There are currently 431 students enrolled in CTEC, according to Anne McKenzie, executive director of LPVEC, about a 10 percent increase over last year. West Springfield and Agawam have continued to send the greatest number of students to the collaborative over the past two fiscal years. There are 77 West Springfield students and 72 Agawam students attending the collaborative this year.
"We encourage kids to seek all forms of education," Dr.
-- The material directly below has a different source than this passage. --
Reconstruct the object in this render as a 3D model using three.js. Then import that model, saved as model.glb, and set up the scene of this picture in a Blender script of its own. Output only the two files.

Mary Czajkowski, Superintendent of Agawam Public Schools, said. "Not every student is going to want to go to college and if you look at the trades bio-technology and graphic design, that's what employers are seeking today."
She added, however, that she does not see the number of Agawam students attending the collaborative to rise far beyond the current 72.
Michaels said the LPVEC's biggest problem when recruiting students is the negative stereotypes surrounding vocational education.
"People look at those occupations where people work with their hands as having less value until you have to hire a carpenter," Michaels said. "One of the biggest challenges is the societal standard that this education is substandard."
Don Jarvis, interim director of CTEC, explained that in order to maintain Chapter 74 programs, the collaborative must document 70 percent positive placement -- students enrolling in post-secondary education, working within their field of study or enlisting in the military -- one year after each student graduates.
He noted that 60 percent of CTEC graduates enroll in post-secondary institutions and 40 percent stay within their field of study explored at the collaborative.
"We want to prepare the student for [the real world] with employability skills, entrepreneurship, safety and technology [skills] to better themselves in those fields," Jarvis said. "Just because you have a degree doesn't mean you're getting a job. Employers are looking at work experience. We're giving them some [so] they can actually talk the talk and walk the walk [in the workplace]."